Another person has suggested I do something like:

SQL

SELECT
    UserId,
    AsyncPointsAverage,
    AsyncPointsAverageRank
FROM
    studenttable
ORDER BY
    AsyncPointsAverage DESC

PHP

$stmt = $db->prepare("SEE ABOVE...");
$stmt->execute();

if( $stmt && isset( $stmt ) && $stmt->rowCount() ) {
    $rank = 1;
    $last_grade = -1;

    while( ( $row = $stmt->fetch( PDO::FETCH_ASSOC ) ) ) {
        $usersARR[$i][0] = intval($row['UserId']);
        $usersARR[$i][1] = floatval($row['AsyncPointsAverage']);
        $usersARR[$i][2] = floatval($row['AsyncPointsRecentAverage']);

        if( $usersARR[$i][1] < $last_grade ) {
            $rank++;
        }

        $usersARR[$i][3] = $rank;

        $last_grade = $usersARR[$i][1];
    }
}

but obviously this has to be done again for the RECENT Average, ie you are doing two calls to the database.

So please be super-critical of my code. I am not a php or mysql expert, so I will not be offended in any way.

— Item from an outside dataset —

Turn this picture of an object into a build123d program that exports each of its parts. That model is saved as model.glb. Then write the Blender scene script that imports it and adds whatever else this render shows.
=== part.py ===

The way I see it, I want to learn.

Best Answer

Debate

Once you get more fluent in SQL, you will realize that many queries are much shorter to write in SQL than in PHP. Since "programmer time" is worth a lot, picking the shorter one is often best.

Doing the 'work' in SQL may or may not be faster. For example, SELECT AVG(x) FROM big_table returns only one row, thereby having much less network traffic than if you copied the entire table into PHP, thereby probably being faster.

GROUP BY, ORDER BY, subqueries, etc are much more concise in SQL.

JOIN is probably always faster in SQL -- otherwise you have to go back and forth between PHP and MySQL to do the lookups in the 'second' table.

Millions of rows might choke PHP, whereas SQL can handle virtually unlimited number of rows.

But, on the other hand, SQL has to work a lot harder to fetch a thousand rows than PHP simply walking through an array.

What do I do? Whatever seems appropriate each case case. As for "1000 rows", that's pretty trivial for either MySQL or PHP. I usually embed timers in my code (microtime(true)); if a web page seems slow, I look for the 'worst' part of it to optimize.

What should you do? Do it in SQL. It's a learning experience. Back off to PHP only if it gets too tough.